The show utilizes archival footage, punctuated by contemporary interviews with comedians and scholars.

== Series overview ==

| Season | Episodes |  | Originally released |  |
| First released | Last released |
| 1 | 8 |  | February 9, 2017 | August 13, 2017 |
| 2 | 6 |  | July 16, 2018 | August 19, 2018 |

== Episodes ==

=== Season 1 (2017) ===

| No. overall | No. in season | Title | Original release date |
| 1 | 1 | "F***ing Funny" | February 9, 2017 |
Diving into the history of "blue comedy" and its role in breaking taboos and changing the culture of comedy.
| 2 | 2 | "The Funnier Sex" | February 16, 2017 |
Exploring and celebrating the greatest female comedians of all time and how they were able to succeed in every genre where humor is found despite rampant sexism and prejudice.
| 3 | 3 | "The Comedy of Real Life" | February 23, 2017 |
Examining how comedians find humor in the simple daily experiences we all share to make us laugh.
| 4 | 4 | "One Nation, Under Comedy (a.k.a. Cultural Divide)" | July 16, 2017 |
Exploring the evolution of racial humor; how comedy can cross cultural barriers to unite people.
| 5 | 5 | "Ripped From the Headlines" | July 23, 2017 |
The origins of topical humor are traced, from the invention of the monologue, to the "fake news" shows of today.
| 6 | 6 | "Spark of Madness" | July 30, 2017 |
Exploring the fascinating mind of the comedian and the difficult road that many seem destined to take- where mental illness and substance abuse are remarkably common.
| 7 | 7 | "Making Fun (a.k.a.
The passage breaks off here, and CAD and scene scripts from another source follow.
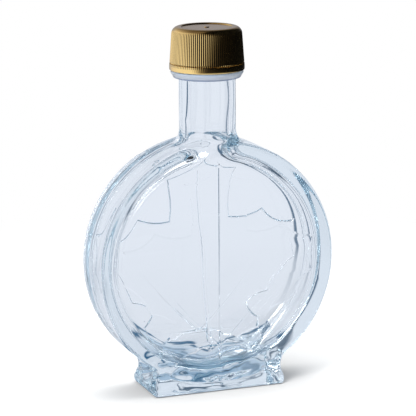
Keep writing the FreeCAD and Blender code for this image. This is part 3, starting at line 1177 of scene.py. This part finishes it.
@dataclass
class Studio:
    """White floor and sky, soft lamps and the camera."""

    surround: Surround = field(default_factory=Surround)
    viewpoint: Viewpoint = field(default_factory=Viewpoint)
    lamps: tuple[SoftBox, ...] = (
        SoftBox("key", (-0.9, -0.7, 1.0), (0.5, 0.9), 14), SoftBox("top", (0.1, 0.1, 1.3), (0.9, 0.9), 12))
    lit_height: float = 0.07            # the lamps face the middle of the flask
    # dark rings on the floor that only the glass shows: radius, half width, and the floor's tint beside them,
    # a painted blue light that is bluer towards the middle
    dark_rings: tuple[tuple[float, float, str], ...] = (
        (0.0105, 0.0005, "9cc8e8"), (0.0160, 0.0004, "aad0f0"), (0.0205, 0.0006, "bad8f4"),
        (0.029, 0.0013, "d4e8fc"), (0.049, 0.0024, "e0eaf6"))
    ring_blue: str = "1c6088"
    ring_fade: float = 1.8              # a ring has faded out at this many of its half widths
    ringed_out_to: float = 0.060
    ringed_paint: float = 0.26          # how much lamplight the ringed floor returns
    ringed_glow: float = 0.55           # and how brightly it glows: a painted glow, standing in for light that the glass carries into its own shadow
    floor_white: float = 0.84
    floor_glow: float = 0.08
    near: float = 0.08                  # out to here the lamps light the floor
    far: float = 0.30                   # and from here on it is as bright as the surround

    def ring_colour(self, tree: Tree, direction: Socket, stops: Sequence[Stop]) -> Socket:
        """Colour of the surround by compass angle.

        Args:
            tree: the node tree.
            direction: a vector whose X and Y give the compass angle.
            stops: angle in degrees and colour of each stop.

        Returns:
            The colour's socket.
        """
        parts = add_node(tree, "SeparateXYZ", {}, {0: direction})
        turn = add_node(tree, "Math", {"operation": "ARCTAN2"}, {0: parts.outputs[0], 1: parts.outputs[1]})
        share = add_node(tree, "Math", {"operation": "MULTIPLY_ADD"}, {
            0: turn.outputs[0], 1: 0.5 / math.pi, 2: 0.5})
        ramp = add_node(tree, "ValToRGB", {}, {0: share.outputs[0]},
                        [((angle + 180) / 360, colour) for angle, colour in stops])
        return ramp.outputs["Color"]

    def split_rays(self, tree: Tree, diffuse: Socket, seen: Socket, through: Socket,
                   mirrored: Socket) -> Socket:
        """Show one shader to the camera, one through glass, one in mirrors, and one to all else.

        Args:
            tree: the node tree.
            diffuse: shader for diffuse light.
            seen: shader that the camera sees.
            through: shader that refracted rays see.
            mirrored: shader that reflected rays see.

        Returns:
            The combined shader's socket.
        """
        path = add_node(tree, "LightPath")
        gold = add_node(tree, "MixShader", {}, {0: path.outputs["Is Glossy Ray"], 1: diffuse, 2: mirrored})
        # a refracted ray counts as glossy too, and only glass mirrors sharply, so these tests come last
        sharp = add_node(tree, "Math", {"operation": "MAXIMUM"}, {
            0: path.outputs["Is Transmission Ray"], 1: path.outputs["Is Singular Ray"]})
        glass = add_node(tree, "MixShader", {}, {0: sharp.outputs[0], 1: gold.outputs[0], 2: through})
        return add_node(tree, "MixShader", {}, {
            0: path.outputs["Is Camera Ray"], 1: glass.outputs[0], 2: seen}).outputs[0]

    def rings(self) -> list[Stop]:
        """Dark rings that only the glass shows, on the floor round the foot.

        Returns:
            Distance from the middle in metres and colour of each stop.
        """
        pale = self.surround.pale
        stops = [(0.0, self.dark_rings[0][2]), (1.0, pale), (self.ringed_out_to, pale)]
        for middle, half_width, beside in self.dark_rings:
            faded = self.ring_fade * half_width
            stops += [(middle - faded, beside), (middle - half_width, self.ring_blue),
                      (middle + half_width, self.ring_blue), (middle + faded, beside)]
        return stops

    def ringed(self, tree: Tree, distance: Socket) -> Socket:
        """Make the near floor as only the glass shows it: dimly lamp-lit, with a painted blue glow for the
        light that the glass carries into its shadow.

        Args:
            tree: the node tree.
            distance: distance from the middle in metres.

        Returns:
            The shader's socket.
        """
        inlay = add_node(tree, "ValToRGB", {}, {0: distance}, self.rings()).outputs["Color"]
        tinted = add_node(tree, "Mix", {"data_type": "RGBA", "blend_type": "MULTIPLY"}, {
            "Factor": 1.0, 6: inlay, 7: (*[self.ringed_paint] * 3, 1)})
        dull = add_node(tree, "BsdfDiffuse", {}, {"Color": tinted.outputs[2]})
        # painted light: under the glass the floor glows blue, though it is no lamp
        painted_glow = add_node(tree, "Emission", {}, {"Color": inlay, "Strength": self.ringed_glow})
        return add_node(tree, "AddShader", {}, {0: dull.outputs[0], 1: painted_glow.outputs[0]}).outputs[0]

    def floor(self) -> None:
        """Lay a pale floor that stays white but keeps the flask's shadow."""
        bpy.ops.object.select_all(action="DESELECT")
        bpy.ops.mesh.primitive_plane_add(size=8, location=(0, 0, -0.2 * MM))
        floor = bpy.context.object
        floor.name = "floor"
        made = new_material("white_floor")
        tree = made.node_tree
        where = add_node(tree, "TexCoord").outputs["Object"]
        distance = add_node(tree, "VectorMath", {"operation": "LENGTH"}, {0: where}).outputs["Value"]
        fade = add_node(tree, "MapRange", {"interpolation_type": "SMOOTHSTEP"}, {
            "Value": distance, "From Min": self.near, "From Max": self.far}).outputs["Result"]
        matt = add_node(tree, "BsdfDiffuse", {}, {"Color": (*[self.floor_white] * 3, 1)})
        white = add_node(tree, "Emission", {}, {"Color": (1, 1, 1, 1), "Strength": 1.0})
        glow = add_node(tree, "Emission", {}, {"Color": (1, 1, 1, 1), "Strength": self.floor_glow})
        close = add_node(tree, "AddShader", {}, {0: matt.outputs[0], 1: glow.outputs[0]})
        seen = add_node(tree, "MixShader", {}, {0: fade, 1: close.outputs[0], 2: white.outputs[0]}).outputs[0]
        shown = []
        for stops, near in ((self.surround.through(), self.ringed(tree, distance)),
                            (self.surround.mirrored, seen)):
            ring = self.ring_colour(tree, where, stops)
            lit = add_node(tree, "Emission", {}, {"Color": ring, "Strength": 1.0})
            shown.append(add_node(tree, "MixShader", {}, {0: fade, 1: near, 2: lit.outputs[0]}).outputs[0])
        surface = self.split_rays(tree, matt.outputs[0], seen, *shown)
        add_node(tree, "OutputMaterial", {}, {"Surface": surface})
        floor.data.materials.append(made)

    def sky(self) -> None:
        """Surround: white where it is seen, panels and gaps where glass and gold catch it."""
        world = bpy.data.worlds.new("studio")
        bpy.context.scene.world = world
        world.use_nodes = True
        tree = world.node_tree
        tree.nodes.clear()
        where = add_node(tree, "TexCoord").outputs["Generated"]
        height = add_node(tree, "SeparateXYZ", {}, {0: where}).outputs[2]
        shown = []
        for stops, rise in ((self.surround.through(), self.surround.through_rise),
                            (self.surround.mirrored, self.surround.mirrored_rise)):
            ring = self.ring_colour(tree, where, stops)
            lift = add_node(tree, "ValToRGB", {}, {0: height}, rise)
            colour = add_node(tree, "Mix", {"data_type": "RGBA", "blend_type": "MULTIPLY"}, {
                "Factor": 1.0, 6: ring, 7: lift.outputs["Color"]})
            lit = add_node(tree, "Background", {}, {"Color": colour.outputs[2], "Strength": 1.0})
            shown.append(lit.outputs[0])
        seen = add_node(tree, "Background", {}, {"Color": (1, 1, 1, 1), "Strength": 1.0})
        fill = add_node(tree, "Background", {}, {"Color": (0.95, 0.98, 1, 1), "Strength": 0.6})
        surface = self.split_rays(tree, fill.outputs[0], seen.outputs[0], *shown)
        add_node(tree, "OutputWorld", {}, {"Surface": surface})

    def build(self) -> None:
        """Set up floor, sky, lamps and camera."""
        self.floor()
        self.sky()
        for lamp in self.lamps:
            lamp.hang(Vector((0, 0, self.lit_height)))
        self.viewpoint.set_up()


def main() -> None:
    """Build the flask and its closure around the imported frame, then the studio."""
    logging.basicConfig(level=logging.INFO, format="%(name)s: %(message)s")
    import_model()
    scene = bpy.context.scene
    scene.view_settings.view_transform = "Standard"
    scene.cycles.max_bounces = BOUNCES
    scene.cycles.transmission_bounces = BOUNCES
    scene.cycles.glossy_bounces = BOUNCES
    scene.cycles.transparent_max_bounces = BOUNCES
    scene.cycles.caustics_reflective = False
    scene.cycles.caustics_refractive = False
    for part in (Flask(), Closure()):
        piece = part.build()
        part.dress(piece)
        piece.data.calc_loop_triangles()
        log.info("%s: %d triangles", piece.name, len(piece.data.loop_triangles))
    Studio().build()


if __name__ == "__main__":
    main()
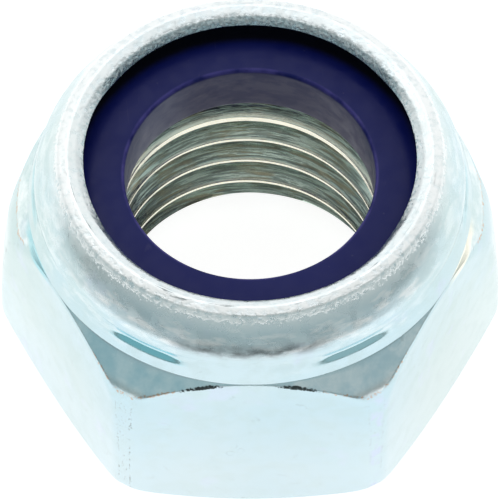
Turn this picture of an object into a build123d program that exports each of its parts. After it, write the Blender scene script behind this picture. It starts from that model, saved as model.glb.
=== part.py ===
"""Hexagon lock nut, M16 by 2, with a nylon ring held under its rolled collar.

Lengths are in millimetres and +Z is up. The origin is on the thread axis in the
plane of the bearing face, and two corners of the hexagon lie on the X axis.
"""

import os
from math import radians, sqrt, tan

from build123d import *

# Thread
thread_diameter = 16.0
thread_pitch = 2.0
thread_length = 10.9
entry_width = 0.75
exit_chamfer = 0.45

# Hexagon: its wall from the thread crests to the flats, and how far the flats
# reach above the pocket floor
wrench_wall = 5.0
hexagon_rise = 0.78
bearing_margin = 0.6
bearing_bevel_angle = 30.0
shelf_angle = 46.0

# Corners of the hexagon, which the forging die leaves short, more so at the top
corner_loss_low = 0.22
corner_loss_high = 0.86
corner_bend_height = 4.8
corner_bend_softness = 25.0
corner_crown_softness = 1.0

# Collar
collar_inset = 0.05
collar_step = 0.4
collar_waist = 0.12
flare_height = 0.95
collar_wall = 1.25
shoulder_drop = 0.4
shoulder_softness = 0.6

# Rolled lip
lip_reach = 1.5
lip_lean = 0.3
lip_rise = 1.3
lip_thickness = 0.7
rim_width = 0.81
rim_softness = 0.9
lip_softness = 0.2

# Nylon ring
ring_thickness = 3.0
ring_grip = 0.3
ring_clearance = 0.02
ring_softness = 0.2

# Radii and heights that follow from the sizes above
crest_radius = (thread_diameter - thread_pitch) / 2
entry_radius = thread_diameter / 2 + entry_width
flat_radius = crest_radius + wrench_wall
sharp_corner_radius = flat_radius * 2 / sqrt(3)
hexagon_height = thread_length + hexagon_rise
bearing_radius = flat_radius - bearing_margin
collar_base_radius = flat_radius - collar_inset
collar_radius = flat_radius - collar_step
pocket_radius = collar_radius - collar_wall
lip_radius = pocket_radius - lip_reach
lip_top_radius = lip_radius + lip_lean
ring_top = thread_length + ring_thickness
nut_height = ring_top + lip_rise + lip_thickness


def hexagon_prism():
    """The wrench hexagon, sharp and plain, before the corners are rounded off."""
    return extrude(RegularPolygon(flat_radius, 6, major_radius=False), nut_height)


def corner_outline():
    """Half section from the bearing face, up the corners, to the foot of the collar."""
    low_radius = sharp_corner_radius - corner_loss_low
    high_radius = sharp_corner_radius - corner_loss_high
    bevel_rise = (low_radius - bearing_radius) * tan(radians(bearing_bevel_angle))
    shelf_top = hexagon_height + collar_inset * tan(radians(shelf_angle))
    shelf_fall = (high_radius - collar_base_radius) * tan(radians(shelf_angle))
    bearing = Polyline((0, 0), (bearing_radius, 0), (low_radius, bevel_rise))
    corner = FilletPolyline(
        (low_radius, bevel_rise),
        (low_radius, corner_bend_height),
        (high_radius, shelf_top - shelf_fall),
        (collar_base_radius, shelf_top),
        radius=(corner_bend_softness, corner_crown_softness),
    )
    return [*bearing.edges(), *corner.edges()]


def collar_outline():
    """Half section of the collar from its flared foot to the rolled rim."""
    shelf_top = hexagon_height + collar_inset * tan(radians(shelf_angle))
    waist = (collar_radius - collar_waist, shelf_top + flare_height)
    flare = TangentArc(waist, (collar_base_radius, shelf_top), tangent=(0, -1))
    collar = FilletPolyline(
        waist,
        (collar_radius, ring_top - shoulder_drop),
        (lip_top_radius + rim_width, nut_height),
        (lip_top_radius, nut_height),
        radius=(shoulder_softness, rim_softness),
    )
    return [*flare.edges(), *collar.edges()]


def solid_of_turning():
    """Everything on the outside that is round about the thread axis."""
    closing = Polyline((lip_top_radius, nut_height), (0, nut_height), (0, 0))
    section = make_face([*corner_outline(), *collar_outline(), *closing.edges()])
    return revolve(Plane.XZ * section, Axis.Z)


def pocket():
    """Room for the ring: a straight wall that bends inwards under the lip."""
    wall_top = (pocket_radius, ring_top)
    lip_underside = (lip_radius, nut_height - lip_thickness)
    edge_start = (lip_top_radius, nut_height - lip_softness)
    edge_end = (lip_top_radius + lip_softness, nut_height)
    lines = [
        Polyline((0, thread_length), (pocket_radius, thread_length), wall_top),
        TangentArc(wall_top, lip_underside, tangent=(0, 1)),
        Line(lip_underside, edge_start),
        TangentArc(edge_start, edge_end, tangent=(0, 1)),
        Polyline(edge_end, (0, nut_height), (0, thread_length)),
    ]
    section = make_face([edge for line in lines for edge in line.edges()])
    return revolve(Plane.XZ * section, Axis.Z)


def thread_hole():
    """The tapped hole at its crest diameter, with a chamfer at each end."""
    entry_depth = entry_radius - crest_radius
    section = Polyline(
        (0, 0),
        (entry_radius, 0),
        (crest_radius, entry_depth),
        (crest_radius, thread_length - exit_chamfer),
        (crest_radius + exit_chamfer, thread_length),
        (0, thread_length),
        close=True,
    )
    return revolve(Plane.XZ * make_face(section), Axis.Z)


def nut_body():
    """The steel body in one piece."""
    return solid_of_turning() & hexagon_prism() - pocket() - thread_hole()


def nylon_ring():
    """The locking ring, which grips the bolt by a bore under the crest diameter."""
    outer = pocket_radius - ring_clearance
    inner = crest_radius - ring_grip
    section = Pos((outer + inner) / 2, ring_thickness / 2) * Rectangle(
        outer - inner, ring_thickness
    )
    inner_corners = section.vertices().sort_by(Axis.X)[:2]
    section = fillet(inner_corners, ring_softness)
    return Pos(0, 0, thread_length) * revolve(Plane.XZ * section, Axis.Z)


os.makedirs("parts", exist_ok=True)
export_step(nut_body(), "parts/nut_body.step")
export_step(nylon_ring(), "parts/nylon_ring.step")
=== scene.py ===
"""Hexagon lock nut with a nylon ring, M16 by 2, dressed for a close view.

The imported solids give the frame. The steel body gets its real thread, its worn
hexagon and its rolled collar, and the ring gets its moulded finish. Lengths are
in metres, +Z is up and the thread axis is the Z axis.
"""

from functools import partial, reduce
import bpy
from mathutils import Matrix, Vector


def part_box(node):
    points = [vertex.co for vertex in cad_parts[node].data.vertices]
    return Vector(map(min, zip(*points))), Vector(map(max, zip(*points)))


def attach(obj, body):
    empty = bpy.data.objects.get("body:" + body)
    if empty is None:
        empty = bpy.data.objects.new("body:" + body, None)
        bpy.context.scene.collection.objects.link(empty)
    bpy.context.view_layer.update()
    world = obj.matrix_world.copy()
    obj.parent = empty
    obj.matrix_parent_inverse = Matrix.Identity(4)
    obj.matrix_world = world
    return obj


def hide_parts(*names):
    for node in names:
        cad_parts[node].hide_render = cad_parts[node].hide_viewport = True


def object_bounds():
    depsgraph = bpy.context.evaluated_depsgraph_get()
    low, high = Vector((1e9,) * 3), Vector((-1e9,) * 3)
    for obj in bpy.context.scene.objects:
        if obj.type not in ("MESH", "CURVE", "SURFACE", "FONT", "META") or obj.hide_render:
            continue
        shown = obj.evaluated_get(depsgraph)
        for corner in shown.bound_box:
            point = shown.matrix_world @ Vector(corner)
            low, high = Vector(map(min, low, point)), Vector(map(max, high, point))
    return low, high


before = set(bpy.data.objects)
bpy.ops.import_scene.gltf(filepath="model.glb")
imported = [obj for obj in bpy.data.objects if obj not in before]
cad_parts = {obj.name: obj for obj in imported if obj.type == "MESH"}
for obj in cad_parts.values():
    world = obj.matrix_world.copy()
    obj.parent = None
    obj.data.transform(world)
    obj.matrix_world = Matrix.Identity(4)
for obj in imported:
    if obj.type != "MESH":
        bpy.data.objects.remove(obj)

from types import SimpleNamespace

import bmesh
import bpy
import numpy as np
from bpy.props import FloatProperty, FloatVectorProperty, IntProperty, PointerProperty
from mathutils import Vector

bl_info = {
    "name": "Hexagon Lock Nut",
    "version": (1, 0, 0),
    "blender": (4, 5, 0),
    "location": "View3D > Sidebar > Lock Nut",
    "description": "Builds a hexagon lock nut with its nylon ring, its finishes and a small stage",
    "category": "Object",
}

MM = 0.001
TURN = 2.0 * np.pi

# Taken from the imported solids
CAD_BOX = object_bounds()
RING_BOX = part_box("nylon_ring")
ACROSS_FLATS = CAD_BOX[1].y - CAD_BOX[0].y
ACROSS_CORNERS = CAD_BOX[1].x - CAD_BOX[0].x
NUT_HEIGHT = CAD_BOX[1].z
RING_BOTTOM = RING_BOX[0].z
RING_TOP = RING_BOX[1].z
RING_OUTSIDE = RING_BOX[1].x

# Slopes, roundings and shifts of the body's outline
BEVEL_SLOPE = np.tan(np.radians(30.0))
SHELF_SLOPE = np.tan(np.radians(46.0))
CROWN_DROP = 1.08 * MM
CREASE = 0.16 * MM
WALL_DROP = 0.5 * MM
WALL_LEAN = 0.02 * MM
STREAK_SHIFT = 1.5

# Mesh columns, rows and steps
HALF_FLAT_COLUMNS = 24
RING_COLUMNS = 192
FLOOR_COLUMNS = 96
ARC_POINTS = 9
FOOT_ROWS = 30
LONGEST_STEP = 0.5 * MM
MERGE = 0.001 * MM
SHARP_ANGLE = np.radians(40.0)


# ---------------------------------------------------------------- sizes and colours


def length(name, description, default):
    """A length in metres, shown in millimetres when the scene is set so."""
    return FloatProperty(
        name=name, description=description, default=default, unit="LENGTH", precision=5
    )


def colour(name, description, default):
    """A linear colour."""
    return FloatVectorProperty(
        name=name, description=description, default=default, min=0.0, max=1.0, subtype="COLOR"
    )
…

Parody & Satire)" | August 6, 2017 |
Demonstrating how effective and funny it can be when you look at something serious, and just twist it ever so slightly.
| 8 | 8 | "Politics Aside" | August 13, 2017 |
Examining the many different ways that comedy has lampooned and influenced politics over the years.

=== Season 2 (2018) ===

| No. overall | No. in season | Title | Original release date |
| 9 | 1 | "Carnal Knowledge" | July 15, 2018 |
How sexual humor, one of the oldest forms of comedy, pushes the limits of both comfort and political correctness.
| 10 | 2 | "Sketch & Improv" | July 22, 2018 |
Exploring the history of sketch and improv comedy and how it evolved into a significant part of comedic talent today.
| 11 | 3 | "Drawn to Be Funny" | July 29, 2018 |
The history between animation and comedy.
| 12 | 4 | "Gone Too Soon" | August 5, 2018 |
Exploring the passing of comedic legends and how the connection with their audiences make the loss more significant.
| 13 | 5 | "In It Together" | August 12, 2018 |
The history of comedic duos and the evolution of comedy teams.
| 14 | 6 | "No Offense" | August 19, 2018 |
Exploring family-friendly comedy and the struggles of abiding by strict network censors.

== Profiles ==
The following comedians and satirists were featured at one point or another during the series.

===Comedians===

- Tim Allen
- Woody Allen
- Louie Anderson
- Aziz Ansari
- Lucille Ball
- Maria Bamford
- Charlie Barnett
- Roseanne Barr
- Samantha Bee
- W. Kamau Bell
- John Belushi
- Lewis Black
- Herbert Block
- Elayne Boosler
- Albert Brooks
- Mel Brooks
- Lenny Bruce
- Carol Burnett
- Sid Caesar
- John Candy
- George Carlin
- Jean Carroll
- Dave Chappelle
- Margaret Cho
- Andrew Dice Clay
- Stephen Colbert
- Bill Cosby
- Whitney Cummings
- Chris Farley
- Craig Ferguson
- Tina Fey
- Totie Fields
- Redd Foxx
- Jim Gaffigan
- Greg Giraldo
- Whoopi Goldberg
- Bobcat Goldthwait
- Dick Gregory
- Mitch Hedberg
- Bill Hicks
- Pete Holmes
- Andy Kaufman
- Sam Kinison
- Richard Lewis
- George Lopez
- Moms Mabley
- Bernie Mac
- Bill Maher
- Marc Maron
- Steve Martin
- Elaine May
- Vaughn Meader
- Mo'Nique
- Eddie Murphy
- Tig Notaro
- Patrice O'Neal
- Patton Oswalt
- Russell Peters
- Chonda Pierce
- Freddie Prinze
- Richard Pryor
- Gilda Radner
- Carl Reiner
- Don Rickles
- Joan Rivers
- Chris Rock
- Mort Sahl
- Amy Schumer
- Jerry Seinfeld
- Garry Shandling
- Sarah Silverman
- Sinbad
- Sommore
- Jon Stewart
- Lily Tomlin
- Betty White
- Robin Williams
- Jonathan Winters
- Harris Wittels
- Ali Wong
- "Weird Al" Yankovic

==History of the Sitcom==
In 2021, CNN followed their comedy history docuseries with History of the Sitcom, an eight-part series which traced the development of the American situation comedy show from the 1950s to the 21st century. The show features 184 interviews with creatives, actors and directors including Norman Lear, Mel Brooks and Carl Reiner (in his last recorded interview).